Лукреции были древним и знатным римским родом, но, поскольку рабы, отпускавшиеся на волю, зачастую брали себе имя бывшего владельца, то вовсе не обязательно, что автор поэмы «О природе вещей» был аристократом. Тем не менее нельзя исключать и его аристократического происхождения по той простой причине, что он адресует поэму, в довольно фамильярной манере, аристократу Гаю Меммию. Это имя, возможно, встречалось Поджо при прочтении древних изданий, поскольку Меммий был довольно успешным политическим деятелем6, патроном известных литераторов, в том числе поэта Катулла, сочинителя любовной лирики, и сам считался в некотором роде поэтом (автором непристойных стихов, согласно Овидию).
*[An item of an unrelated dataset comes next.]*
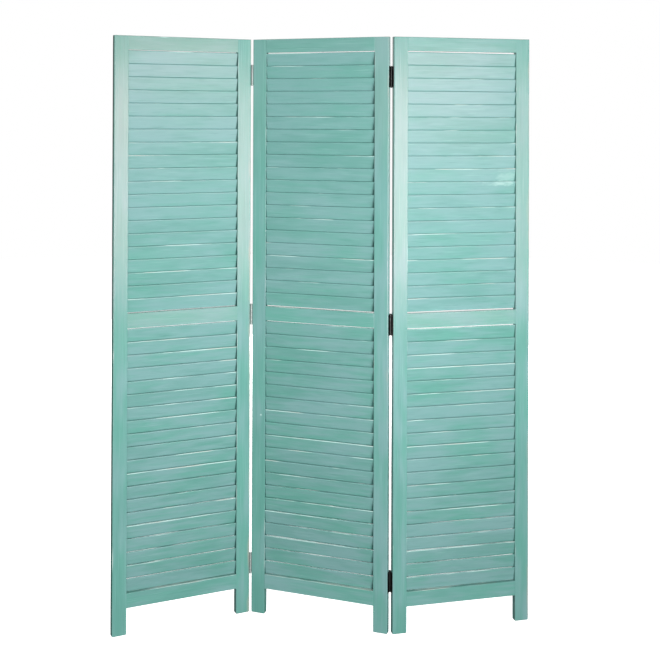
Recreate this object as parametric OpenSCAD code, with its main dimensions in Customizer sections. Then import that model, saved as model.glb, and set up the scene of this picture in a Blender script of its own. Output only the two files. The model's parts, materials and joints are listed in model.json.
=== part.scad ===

К тому же он был еще и оратором, как завистливо отмечал Цицерон, «утонченным и искусным». А что же все-таки могли знать о Лукреции Поджо и его сподвижники?

Ответ на этот вопрос, скорее всего, следует искать в кратком биографическом скетче, добавленном великим Отцом Церкви блаженным Иеронимом (ок. 340–430) в ранние хроники. Иероним писал: «В 94 году до н. э. родился Тит Лукреций, поэт. Выпив приворотное зелье, он сошел с ума, в промежутках между приступами безумия сочинил несколько книг, поправленных Цицероном, и наложил на себя руки в возрасте сорока четырех лет». Эта жуткая история формировала все последующие историко-литературные образы Лукреция, включая и поэтический портрет безумного философа, обуреваемого мыслями о самоубийстве и эротическими фантазиями, изображенного в викторианской поэме Теннисона7.

Современная историография предлагает скептически относиться к сведениям Иеронима. Они были зафиксированы – или вымышлены – через несколько столетий после смерти Лукреция христианским полемистом, противником языческих философов. Однако ни один благоверный христианин XV века не мог усомниться в подлинности утверждений святого, и Поджо, очевидно, считал, что найденная им поэма несет на себе отпечаток безумия и суицидальных наклонностей автора. Это нисколько не умаляло ее значимости для гуманиста, страстно увлеченного поиском утерянных древних текстов, написанных в том числе и теми, чья жизнь была воплощением нравственной смуты и смертных грехов. Тот факт, что поэму переработал сам Цицерон, снимал все его сомнения.